Monday, November 1, 2010

From Dusk Till Dawn (1996)

Watching this again now, having recently rewatched all of Tarantino's films, and having seen all (I think?) of Robert Rodriguez's, it seems pretty easy to pick out what belongs to which director. I mean, I know Tarantino is credited with the script and Rodriguez with the direction, but I wouldn't be surprised if the actual division of labor wasn't as clear-cut as the credits have it. Everything about the film's first half - until they cross into Mexico - feels like Tarantino, and everything about the second half feels like Rodriguez.

In fact, from this vantage point, From Dusk Till Dawn looks like nothing so much as the prototype for Grindhouse - if the order of the component flix in that were reversed. Here, in fact, the order makes a little more sense, with the Tarantino-esque long, slow buildup followed by the Rodriguezian carnival-like climax. I'm not sure which arrangement I find more satisfying, to tell the truth; this feels more natural, which might actually be an argument in favor of Grindhouse.

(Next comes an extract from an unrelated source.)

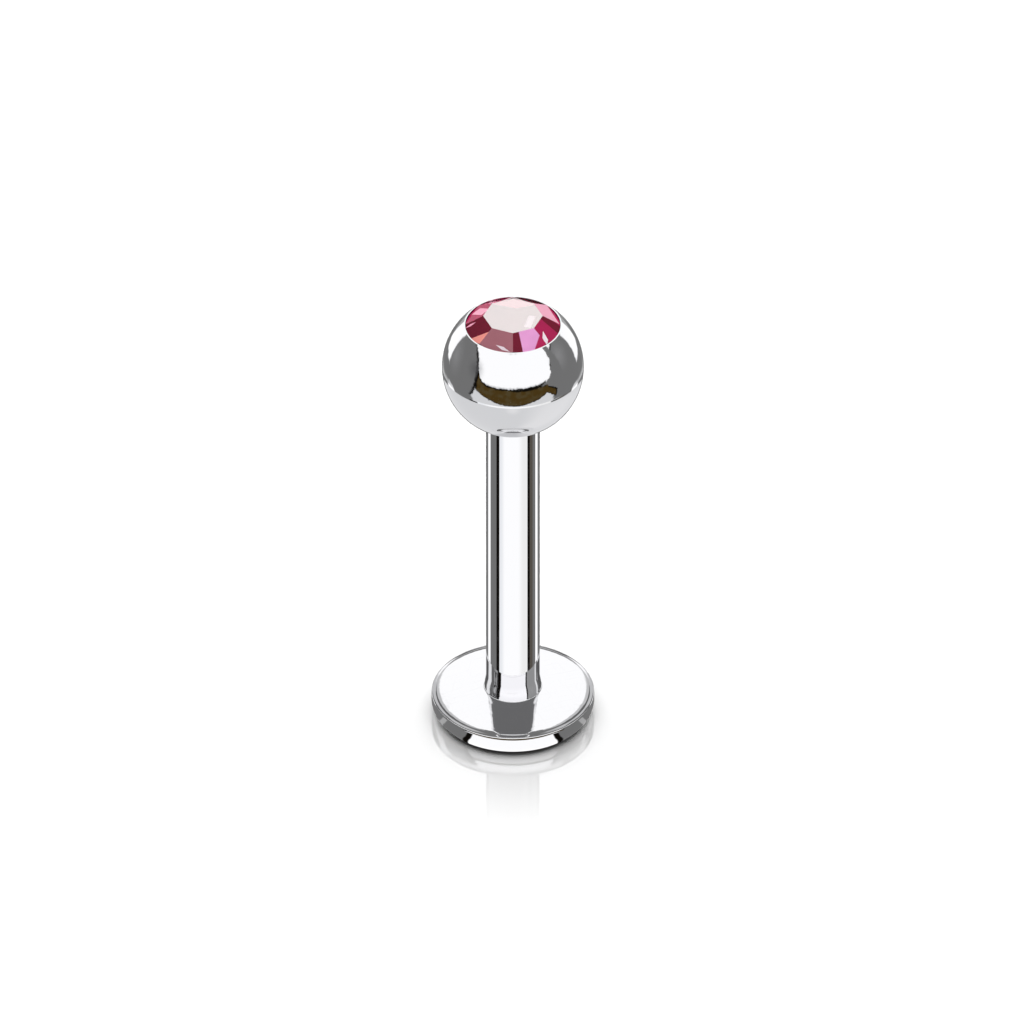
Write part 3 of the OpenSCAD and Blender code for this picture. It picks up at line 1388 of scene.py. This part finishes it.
@dataclass
class Studio:
    """The floor, the light and the camera, in millimetres and degrees.

    The picture, the scale, the axis and the disc's top are in the photograph's pixels.
    """

    picture: float = 1024.0
    scale: float = 33.7
    elevation: float = 36.0
    axis_x: float = 512.9
    disc_top_y: float = 691.2
    lens: float = 1200.0
    sensor: float = 36.0
    clip: tuple[float, float] = (0.01, 10.0)
    floor_size: float = 600.0
    fill: float = 1.3
    cap_lean: float = 24.0
    cap_reach: float = 50.0
    cap_soft: float = 10.0
    cap_rest: float = 0.06
    waver: float = 1.2
    dim: float = 0.3
    floor_ior: float = 2.6
    floor_roughness: float = 0.05
    floor_shine: float = 0.5
    floor_blotch: float = 30.0
    contact: tuple[float, float] = (2.25, 2.7)
    mirror: tuple[float, float] = (2.6, 6.6)
    card_near: float = 1.98
    card_far: float = 3.4
    card_drop: float = 0.02
    card_soft: float = 0.8
    card_contact_shade: tuple[float, float] = (2.2, 2.1)
    card_reach: tuple[float, float] = (4.0, 6.0)

    def light(self) -> None:
        """Wires the world: a plain one for the camera and the floor, a studio for gloss."""
        world = bpy.data.worlds.new("studio")
        bpy.context.scene.world = world
        world.use_nodes = True
        world.cycles.sampling_method = "NONE"
        graph = Graph(world.node_tree)
        world.node_tree.nodes.clear()
        look = Look.of(graph, self.waver)
        seen = self.paint(graph, look, STUDIO, GROUND, 1.0)
        path = graph.add("LightPath")
        # Rays after two glossy bounces, and none through the stone, see ECHO's painted reflections
        echoed = graph.math("GREATER_THAN", path.outputs["Glossy Depth"], SECOND_BOUNCE)
        clear = graph.math("LESS_THAN", path.outputs["Transmission Depth"], FIRST_BOUNCE)
        seen = self.paint(graph, look, ECHO, seen, graph.math("MULTIPLY", echoed, clear))
        shaded = graph.math("GREATER_THAN", path.outputs["Diffuse Depth"], FIRST_BOUNCE)
        strength = graph.ease(shaded, 0.0, 1.0, 1.0, self.dim)
        studio = graph.add("Background", {"Color": seen, "Strength": strength})
        plain = graph.add("Background", {"Color": PLAIN, "Strength": self.fill_strength(graph, path)})
        glossy = graph.math(
            "MAXIMUM", path.outputs["Is Glossy Ray"], path.outputs["Is Transmission Ray"]
        )
        mixed = graph.feed_all(graph.add("MixShader"), glossy, plain.outputs[0], studio.outputs[0])
        graph.add("OutputWorld", {"Surface": mixed.outputs[0]})
        log.info("studio has %d patches", len(STUDIO) + len(ECHO))

    def paint(self, graph: Graph, look: Look, patches: tuple[Panel | Spot, ...],
              seen: object, mask: object) -> object:
        """Lays patches over what a direction shows.

        Args:
            graph: The world's graph.
            look: The direction.
            patches: The patches, with the last on top.
            seen: The colour below them.
            mask: How much they show, from 0 to 1.

        Returns:
            The colour with the patches on it.
        """
        for patch in patches:
            share = graph.math("MULTIPLY", patch.share(graph, look), mask)
            if patch.side is not Side.BOTH:
                here = look.right
                if patch.side is Side.LEFT:
                    here = graph.math("SUBTRACT", 1.0, here)
                share = graph.math("MULTIPLY", share, here)
            seen = graph.blend(share, seen, patch.colour)
        return seen

    def fill_strength(self, graph: Graph, path: Node) -> Socket:
        """Returns the fill light's strength: even for the camera, a wide cap for the floor.

        Args:
            graph: The world's graph.
            path: The light path node.

        Returns:
            The strength.
        """
        lean = math.radians(self.cap_lean)
        way = graph.add("TexCoord").outputs["Generated"]
        middle = (0.0, math.sin(lean), math.cos(lean))
        facing = graph.vector("DOT_PRODUCT", way, middle, result="Value")
        rim = math.radians(self.cap_reach)
        soft = math.radians(self.cap_soft)
        wide, narrow = math.cos(rim + soft), math.cos(rim - soft)
        level = self.fill / (math.sin(rim) ** 2 * math.cos(lean))
        cap = graph.ease(facing, wide, narrow, self.fill * self.cap_rest, level)
        return graph.ease(path.outputs["Is Camera Ray"], 0.0, 1.0, cap, self.fill)

    def lay_floor(self) -> None:
        """Lays a pale floor that mirrors what stands on it, less and less further out."""
        clear_selection()
        bpy.ops.mesh.primitive_plane_add(size=self.floor_size * MM)
        floor = bpy.context.object
        floor.name = "floor"
        material, graph, shader = new_material("floor_white")
        graph.fill(shader, {"IOR": self.floor_ior, "Roughness": self.floor_roughness})
        distance = graph.distance()
        near, far = (r * MM for r in self.mirror)
        shine = graph.ease(distance, near, far, self.floor_shine, 0.0)
        edge = graph.ease(distance, *(r * MM for r in self.contact))
        graph.feed(shader.inputs["Specular IOR Level"], graph.math("MULTIPLY", shine, edge))
        cloud = graph.noise(graph.place(), self.floor_blotch * MM)
        shade = graph.blend(cloud, CHALK, PAPER)
        share = graph.math("MULTIPLY", shine, 1 / self.floor_shine)
        graph.feed(shader.inputs["Base Color"], graph.blend(share, shade, FELT))
        floor.data.materials.append(material)
        floor.visible_glossy = False

    def lay_card(self) -> None:
        """Lays a banded ring of card round the disc, which only the steel sees: it glows with the painted
        reflection that the disc's rim shows, and is black nearest the disc as painted contact shade.
        """
        line = Section(self.card_near, -self.card_drop).line(self.card_far, -self.card_drop)
        card = line.turn("rim_card", GIRDLE_SIDES).finish(ROUND_EDGE)
        material = bpy.data.materials.new("rim_card_painted_reflection")
        material.use_nodes = True
        graph = Graph(material.node_tree)
        material.node_tree.nodes.clear()
        x, y, _ = graph.split(graph.place())
        bearing = graph.bearing(x, y)
        seen: object = GREY
        # The bands glow as the rim's painted reflection
        for colour, near, far in RIM_REFLECTION_BANDS:
            seen = graph.blend(graph.within(bearing, near, far, self.card_soft), seen, colour)
        # Painted contact shade: the card is black nearest the disc
        under = graph.ease(graph.distance(), *(r * MM for r in self.card_contact_shade))
        seen = graph.blend(under, seen, BLACK)
        path = graph.add("LightPath")
        far_off = graph.ease(path.outputs["Ray Length"], *(reach * MM for reach in self.card_reach))
        seen = graph.blend(far_off, seen, GROUND)
        shown = graph.math("LESS_THAN", path.outputs["Diffuse Depth"], FIRST_BOUNCE)
        glow = graph.add("Emission", {"Color": seen, "Strength": shown})
        graph.add("OutputMaterial", {"Surface": glow.outputs[0]})
        card.data.materials.clear()
        card.data.materials.append(material)
        card.visible_camera = card.visible_diffuse = card.visible_transmission = False
        card.visible_shadow = False

    def set_camera(self, disc_t: float) -> None:
        """Stands the camera where the photograph was taken from.

        Args:
            disc_t: The height in millimetres of the disc's top.
        """
        rise = math.radians(self.elevation)
        middle = self.picture / 2
        aim_x = (middle - self.axis_x) / self.scale
        aim_z = disc_t + (self.disc_top_y - middle) / self.scale / math.cos(rise)
        distance = self.picture / self.scale * self.lens / self.sensor
        back = Vector((0, -math.cos(rise), math.sin(rise)))
        clear_selection()
        bpy.ops.object.camera_add(location=(Vector((aim_x, 0, aim_z)) + back * distance) * MM)
        camera = bpy.context.object
        camera.rotation_euler = (-back).to_track_quat("-Z", "Y").to_euler()
        camera.data.lens = self.lens
        camera.data.sensor_width = self.sensor
        camera.data.clip_start, camera.data.clip_end = self.clip
        scene = bpy.context.scene
        scene.camera = camera
        scene.view_settings.view_transform = "Standard"
        scene.view_settings.look = "None"


def main() -> None:
    """Loads the frame, builds and dresses each piece, and sets the studio."""
    logging.basicConfig(level=logging.INFO, format="%(name)s: %(message)s")
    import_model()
    post = LabretPost(Thread())
    ball = ThreadedBall(post)
    crystal = Crystal(ball)
    for part, node, body, slot in (
        (post, "labret_post", Body.POST, Slot.POST),
        (ball, "threaded_ball", Body.BALL, Slot.BALL),
        (crystal, "crystal", Body.BALL, Slot.STONE),
        (StoneBed(crystal), "stone_bed", Body.BED, Slot.BED),
    ):
        piece = part.build()
        part.dress(piece)
        hand_over(piece, node, body, slot)

    studio = Studio()
    studio.light()
    studio.lay_floor()
    studio.lay_card()
    studio.set_camera(post.disc_t)
    log.info("boxes written")


if __name__ == "__main__":
    main()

How does it stack up? The Tarantino elements aren't quite primo Tarantino. After Reservoir Dogs and Pulp Fiction, the two killers here feel a little tired. The idea is interesting - a twisted version of the classic criminal partnership, almost an Of Mice And Men thing - and it's fun to see both Clooney play against type. But their dialogue doesn't have anything like the juice of what Tarantino gave the criminals in his first two films. Even the de rigueur opening monologue, here given to Earl McGraw, is kind of dry.

But the Rodriguez half (if that's what it is), the vampire shootout, is amazing, as lubed-up and slobbering as the first half is desiccated. It's got sex (Salma Hayek's dance is one of the hottest ever committed on celluloid), violence (vampire massacrees that make your most lurid dreams come true), and even rock and roll (Tito and the Tarantulas: Los Lobos meets ZZ Top). Each element goes just a little farther than you'd expected, until the movie almost dissolves into a ripe pulpy mass. It's even got humor - Rodriguez's fearless vampire-killers, it turns out, have been taking notes from the kids in Lost Boys - you can draw a line from here to Spy Kids, it turns out.

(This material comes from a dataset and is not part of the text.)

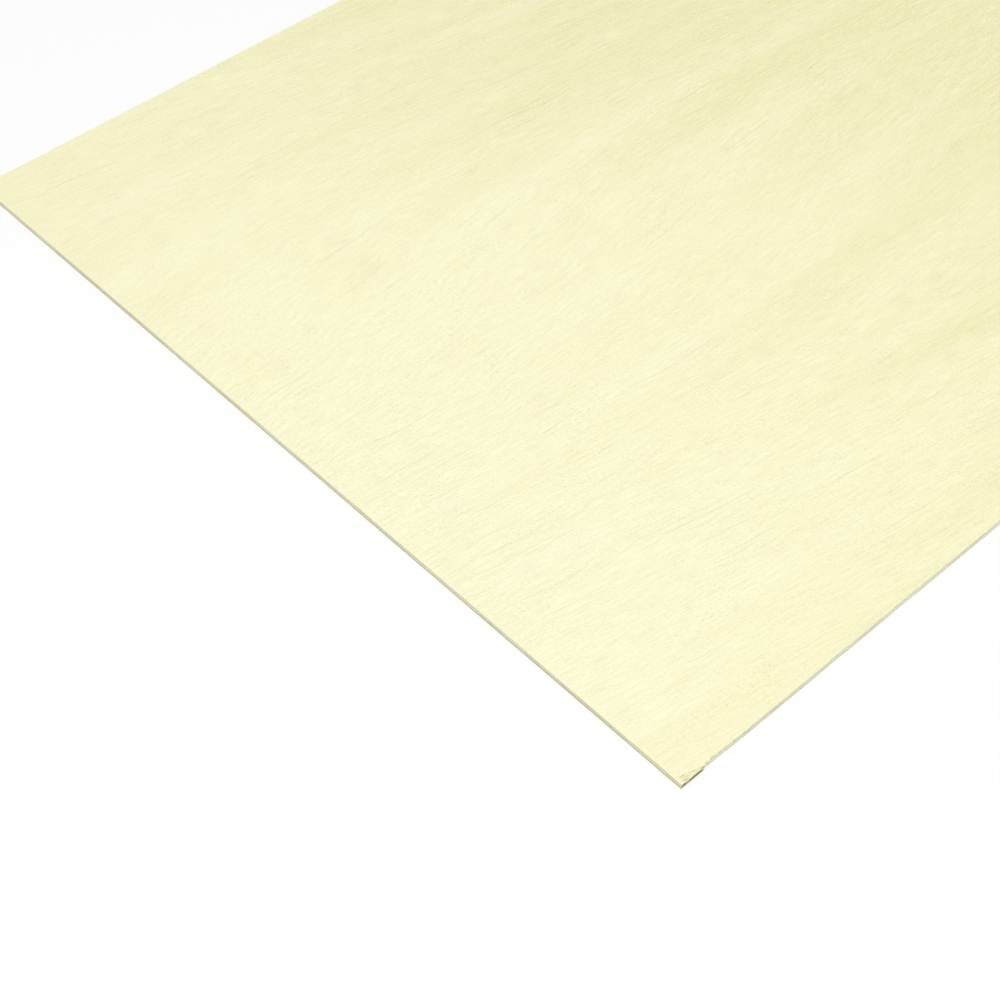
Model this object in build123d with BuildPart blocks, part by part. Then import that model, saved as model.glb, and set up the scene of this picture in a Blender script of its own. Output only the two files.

Does it mean anything, or is it just good dirty fun? Consider how neatly the film breaks down into two tonally different halves, and how the border between them is the Border itself; consider the you-all-look-alike snark of having Cheech Marin play not one, not two, but three different roles in the second half of the fim; consider that we're following two hardened criminals and one apostate preacher down, down, down, until they land in a den of iniquity that turns out to be the lair of the devil's children... As far as this movie is concerned, Mexico is Hell - this is Tarantino and Rodriguez playing with, laughing at, and relishing the gringo's suspicion of his southern neighbors, no?

Then there's the curious detail of where Clooney and his brother think they're headed. El Rey. The King. Never defined: some mythical vision of safety for the criminal element, where they'll be forever beyond the reach of the law. Someplace to which Cheech - who we've already seen as the Border Guard and the tout at the mouth of the vampires' den - is going to guide them. Someplace so dangerous that Clooney thinks the preacher's daughter, who has just survived a battle with hundreds of vampires, won't survive there. If that's not ominous, I don't know what is.

Cool.

(I want to run through all of Robert Rodriguez's movies someday, too, but I'm waiting for Roadracers to come out on DVD. I saw it once, ages ago, and loved it, but don't remember it well enough to write about.)